Sum tua caro, pater, tua sum caro, mater, in una Carne mea duo vos estis, et una caro.

Das aves, chamadas Meropes, escreve Aristóteles, na história dos animais lib. 9 cap. 13, que sustentam os Pais não só quando velhos senão que também em tempo de enfermidade lhe servem de liteira com suas asas para que não caiam e desfaleçam. Isto mesmo se traz comummente das cegonhas e de outras aves chamadas cúcuphas; e das aves chamadas pides escreve S. Basílio no livro de Honore Parentum. E se as aves e animais guardam este direito natural, que é justo que faça um homem capaz de razão, cheio de tantos mistérios como Deus nele descobriu, e a quem disse no cap 30 do Ecles. que tomasse a velhice dos pais, e que nao se entristecesse com a sua vida, senão é que seja mais insensato que as feras, mais desconhecido que os brutos, mais ingrato que as aves, para que lhe diga Seneca lib. 3 De Beneficiis não amar os Pais é impiedade, e não os reconhecer imfamia, e diz o mesmo que o pai quando bom se deve amar, e ainda que o mão se deve sofrer. Ames parentem, si aequus est, sin altier, feras.
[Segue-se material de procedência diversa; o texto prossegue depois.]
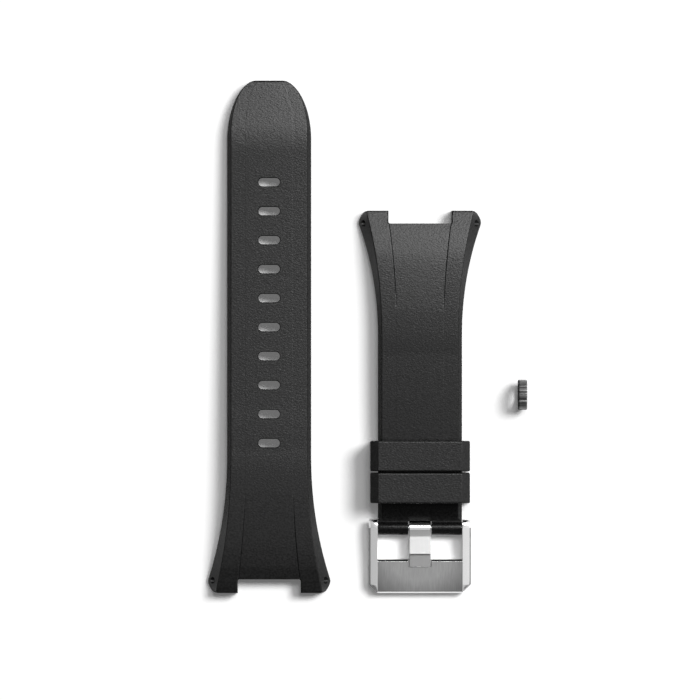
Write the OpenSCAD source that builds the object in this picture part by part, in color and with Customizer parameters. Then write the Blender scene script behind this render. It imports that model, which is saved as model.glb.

Desobedecer a um pai cujo amor não há, como dizem os Juristas, outro que o possa vencer; a um pai cujo cuidado na criação dos filhos não há outro que o iguale; a um pai que todo se desvela em adquirir bens para deixar-lhes, honra, créditos, e fama com que possam melhor passar a vida, é de ímpios sem lei, sem razão, sem conhecimento; negar a obediência a quem as as aves e animais o reconhecem, é brutalidade, é fereza, é loucura qualificada contra as plantas, contra as feras, contra os elementos, contra os homens; contra Deus, que é bastantíssima razão para não cair em tanta barbaridade. Diz  S. Paulo no cap. 3 aos Colocenses, que os filhos obedeçam aos pais em tudo, para o que não move com cargas de razões, senão que sobra e basta que Deus o queira. Sócrates ao tempo de sua morte encomendou a seu filho Lamproêo que amasse e estimasse muito sua mãe, e que obedecesse, dizendo que o amor mais forte que o de uma mãe, que os cuidados mais contínuos, que trabalhos mais prezados; de dia trabalha, de noite se desvela, todo o ano é desentranhada, toda a vida se emprega na sua criação, na sua honra, no seu sustento: Tobias cap. 4 Aristoteles lib. 8 Ethicor. cap. 14 E o nosso poeta diz, que os filhos que negarem a obediência a seus pais serão desobedecidos de seus filhos, porque por aquele caminho por onde pecamos nos vem do Céu o castigo:

Qui cuipis senex, charos venerare parentes,
Qua patri facies, filius ille tibi.

Muitos exemplos nos oferecem as letras Sagradas e humanas de filhos obedientes, dos quais nos pareceu referir alguns para que aproveitem à imitação deles. E começando pelas letras Sagradas se nos oferece um Isac, que sendo levado por seu pai Abraham ao monte para sacrificá-lo, todo humilde, e obediente se deixou atar as mãos, e vendar os olhos, e por sobre seus ombros um feixe de lenha, levando com ânimo os primeiros tragos da morte. Um José que suportou sabia o mal que lhe queriam seus irmãos, e o muito que desejavam ter ocasião de o matar, todo obediente, e humilde se foi buscá-los ao campo onde o mandou seu pai Jacob. Um Samuel, que sendo de pouca idade, todo obediente e humilde, ficou-se em serviço do Sacerdote Heli por mandado de Ana sua mãe: muitos outros exemplos poderíamos referir, mas não o permite a brevidade.